Ce positionnement lui donne fréquemment l'occasion (en tout cas cela m'est fréquemment arrivé), par une attitude d'écoute, de recevoir des observations, manifestement hors sujet de sa mission : lorsqu'une personne est écoutée, elle a naturellement tendance à confier ce qui lui tient à cœur. Cela donne une occasion de jouer les "monsieur bons offices" pour aider les deux parties à amorcer un dialogue. Un problème de marketing a ainsi permis de mettre au jour une difficulté de rémunération.
Lorsqu'il connaît bien un type d'activité, il est possible, sans trahir la juste confidentialité, d'identifier les domaines dans lesquels une entreprise a le plus de progrès à faire par rapport à ses concurrents. Je me souviens d'un grand groupe chimique dont l'organisation territoriale était devenue archaïque par rapport à ses compétiteurs qui donnaient la primauté aux DAS.
Sa fréquentation de multiples autres entreprises dans tous les types d'activité, lui permet des comparaisons qui sont du "métabenchmarking" valable par analogie. Venant du monde de la chimie, j'avais été effaré du taux de second choix d'un grand producteur de tôle d'acier (plus de dix fois plus important). Sans connaître au juste les raisons de la performance de chacune de ces industries, mon étonnement a suffi pour lancer un groupe de progrès sur le sujet.
Certaines activités ont été conduites, compte tenu de leurs spécificités, à trouver le moyen de surmonter des difficultés spécifiques. J'ai, ailleurs dans cet ouvrage, cité la minutie du ballet de l'automobile, la complexité de la chimie ou la gestion du temps pour l'informatique. Le consultant au contact de ces diverses activités peut aider à une fertilisation croisée.
Enfin, un consultant n'est pas sur chantier toute l'année, il peut et doit prendre le temps de réfléchir à ce qu'il voit pour comprendre ce qui peut être commun, avec des pondérations variables, à toutes les activités. C'est lui, avec les professeurs d'université, qui peut faire émerger de nouveaux concepts et d'en déduire, pour leur mise en œuvre, des méthodes et techniques mis à l'épreuve du vécu terrain.
Traditionnellement, un organigramme présente la direction à son sommet (pour bien montrer que tout émane d’elle ?). L’inconvénient est que les clients sont au contact des vendeurs situés à la base de la pyramide ainsi constituée. Il est vrai que ce sont eux qui apportent à l’entreprise les ressources dont elle a besoin pour vivre, mais cette image donne l’impression que la structure l’écrase. Il a donc semblé plus satisfaisant de “renverser la pyramide“ pour que le client soit “porté“ vers son succès par les moyens de l’entreprise.

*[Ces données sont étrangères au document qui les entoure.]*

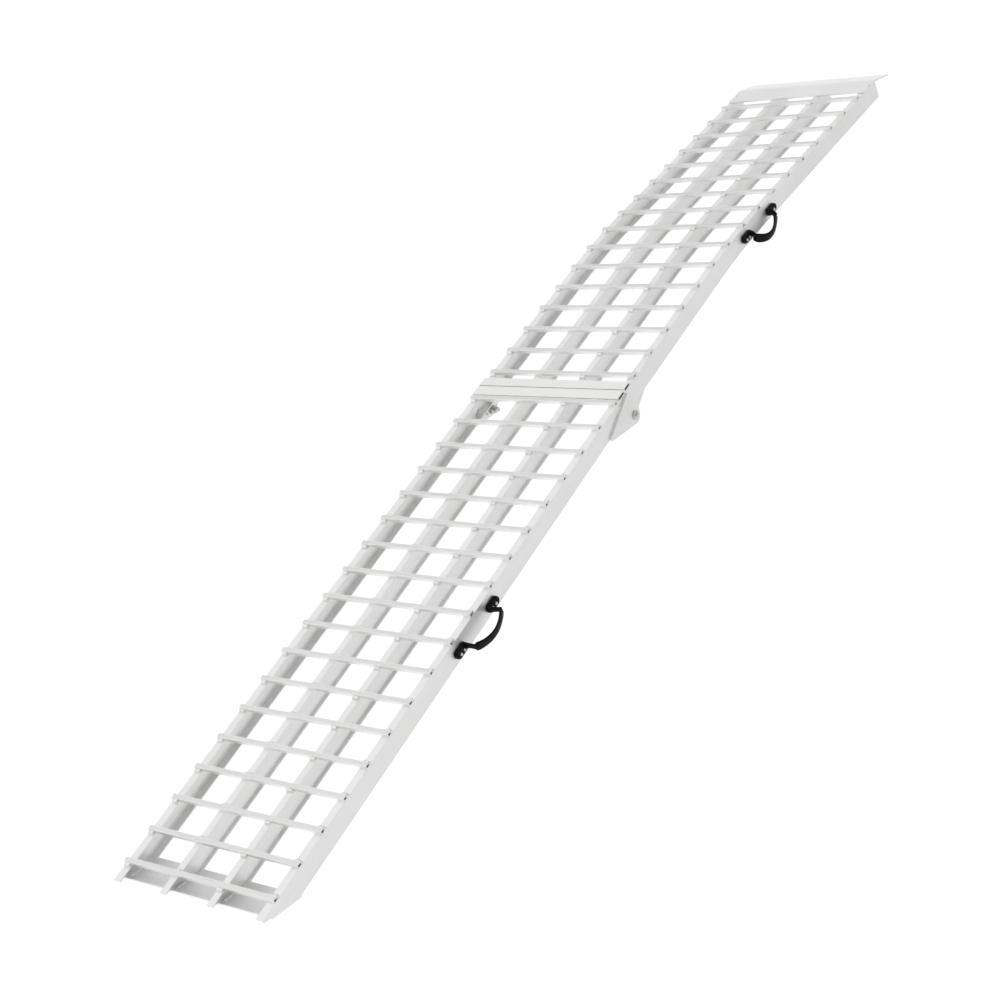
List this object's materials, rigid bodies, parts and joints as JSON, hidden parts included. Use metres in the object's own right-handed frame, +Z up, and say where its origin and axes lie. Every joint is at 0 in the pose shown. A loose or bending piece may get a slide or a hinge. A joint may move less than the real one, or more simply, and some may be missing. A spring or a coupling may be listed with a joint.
{
  "type": "folding loading ramp",
  "caption": "Folding aluminium loading ramp with open rungs on bent rails, a hinge at mid length, a foot plate, a lip plate and side carrying handles.",
  "frame": {"origin": "under the middle of the bounding box, on the ground the unfolded ramp lies on", "axes": "+Y from the ground end to the lip, +Z up, X across the ramp with the handles on the +X side"},
  "size_m": [0.3512, 2.1126, 0.0882],
  "materials": {
    "rail_aluminium": "mill-finish extrusion, satin, drawn lines along the rail",
    "rung_aluminium": "mill-finish extrusion, satin, brighter on the worn grip ribs",
    "plate_aluminium": "rolled mill-finish plate, satin",
    "zinc_steel": "bright zinc-plated steel",
    "rivet_aluminium": "bright, slightly dulled",
    "handle_rubber": "moulded, satin black"
  },
  "bodies": {
    "lower_section": {"lower_rung_01": "rung_aluminium", "lower_rung_02": "rung_aluminium", "lower_rung_03": "rung_aluminium", "lower_rung_04": "rung_aluminium", "lower_rung_05": "rung_aluminium", "lower_rung_06": "rung_aluminium", "lower_rung_07": "rung_aluminium", "lower_rung_08": "rung_aluminium", "lower_rung_09": "rung_aluminium", "lower_rung_10": "rung_aluminium", "lower_rung_11": "rung_aluminium", "lower_rung_12": "rung_aluminium", "lower_rung_13": "rung_aluminium", "lower_rung_14": "rung_aluminium", "lower_rung_15": "rung_aluminium", "lower_rung_16": "rung_aluminium", "lower_rung_17": "rung_aluminium", "lower_rung_18": "rung_aluminium", "lower_rail_left": "rail_aluminium", "lower_rail_inner_left": "rail_aluminium", "lower_rail_inner_right": "rail_aluminium", "lower_rail_right": "rail_aluminium", "lower_end_bar": "rung_aluminium", "foot_plate": "plate_aluminium", "lower_hinge_plate_left": "plate_aluminium", "lower_hinge_plate_right": "plate_aluminium", "pivot_bolt_left": "zinc_steel", "pivot_bolt_right": "zinc_steel", "pivot_nut_left": "zinc_steel", "pivot_nut_right": "zinc_steel", "pivot_washers": "zinc_steel", "lower_handle": "handle_rubber", "lower_handle_rivets": "rivet_aluminium"},
    "upper_section": {"upper_rung_01": "rung_aluminium", "upper_rung_02": "rung_aluminium", "upper_rung_03": "rung_aluminium", "upper_rung_04": "rung_aluminium", "upper_rung_05": "rung_aluminium", "upper_rung_06": "rung_aluminium", "upper_rung_07": "rung_aluminium", "upper_rung_08": "rung_aluminium", "upper_rung_09": "rung_aluminium", "upper_rung_10": "rung_aluminium", "upper_rung_11": "rung_aluminium", "upper_rung_12": "rung_aluminium", "upper_rung_13": "rung_aluminium", "upper_rung_14": "rung_aluminium", "upper_rung_15": "rung_aluminium", "upper_rung_16": "rung_aluminium", "upper_rail_left": "rail_aluminium", "upper_rail_inner_left": "rail_aluminium", "upper_rail_inner_right": "rail_aluminium", "upper_rail_right": "rail_aluminium", "upper_end_bar": "rung_aluminium", "lip_plate": "plate_aluminium", "upper_hinge_plate_left": "plate_aluminium", "upper_hinge_plate_right": "plate_aluminium", "upper_handle": "handle_rubber", "upper_handle_rivets": "rivet_aluminium"}
  },
  "joints": [
    {"name": "fold", "type": "hinge", "parent": "lower_section", "child": "upper_section", "pos_m": [-0.01295, 0.0046, 0.02992], "axis": [-1, 0, 0], "range_deg": [0, 176.4]}
  ]
}
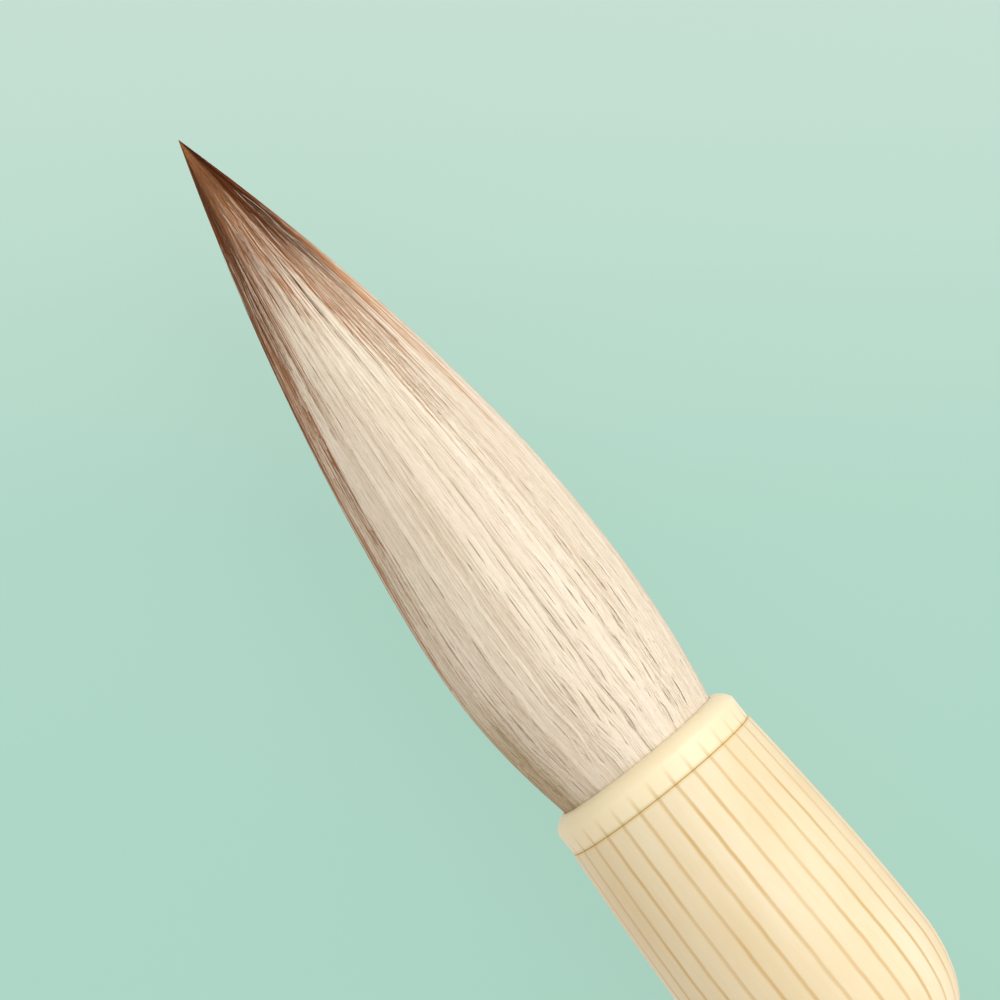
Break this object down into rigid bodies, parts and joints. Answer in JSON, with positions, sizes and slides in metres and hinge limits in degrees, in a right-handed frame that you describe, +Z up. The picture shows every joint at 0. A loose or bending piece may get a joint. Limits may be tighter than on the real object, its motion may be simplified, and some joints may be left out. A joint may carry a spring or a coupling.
{
  "type": "calligraphy brush",
  "caption": "Writing brush with a pointed tuft, pale hair over a brown core, set in a ribbed ivory-coloured cup on a bamboo handle; the tuft springs sideways.",
  "frame": {"origin": "on the surface the brush lies on, under the middle of its overall box", "axes": "+X towards the knob at the end of the handle, -X towards the point of the tuft, +Z up; the axis of the brush slopes 1.6 degrees, because the swell of the cup and the end of the handle both touch the surface"},
  "size_m": [0.2583, 0.0192, 0.0192],
  "materials": {
    "cup_resin": "polished imitation ivory with fine tan lines",
    "pale_hair": "combed animal hair, soft sheen",
    "filling_hair": "combed animal hair",
    "brown_hair": "combed animal hair, soft sheen",
    "thread": "waxed silk thread",
    "rosin": "melted resin",
    "glue": "set glue",
    "dowel_wood": "plain turned wood",
    "bamboo": "natural bamboo skin, satin"
  },
  "bodies": {
    "handle": {"mouth_ring": "cup_resin", "socket_cup": "cup_resin", "mantle_root": "pale_hair", "lining_root": "filling_hair", "core_root": "brown_hair", "core_binding_thread": "thread", "outer_binding_thread": "thread", "rosin_seal": "rosin", "glue_bed": "glue", "joint_dowel": "dowel_wood", "handle_culm": "bamboo", "end_knob": "cup_resin"},
    "tuft": {"mantle_hair": "pale_hair", "lining_hair": "filling_hair", "core_hair": "brown_hair"}
  },
  "joints": [
    {"name": "tuft_bend", "type": "hinge", "parent": "handle", "child": "tuft", "pos_m": [-0.07817, 0, 0.01041], "axis": [0, 0, 1], "range_deg": [-40, 40], "stiffness_Nm_per_rad": 0.005}
  ]
}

L’inconvénient de cette représentation est que l’ensemble paraît instable ! Sous forme de boutade, on peut alors imaginer que des consultants (charité bien ordonnée …) jouent le rôle de stabilisateurs … mais comme il est rare d’en consulter deux … on peut alors accélérer la perte d’équilibre !
C’est un de mes stagiaires, iconoclaste sans doute, qui a proposé de supprimer la pointe de la DG pour améliorer la stabilité …. Simple plaisanterie … of course !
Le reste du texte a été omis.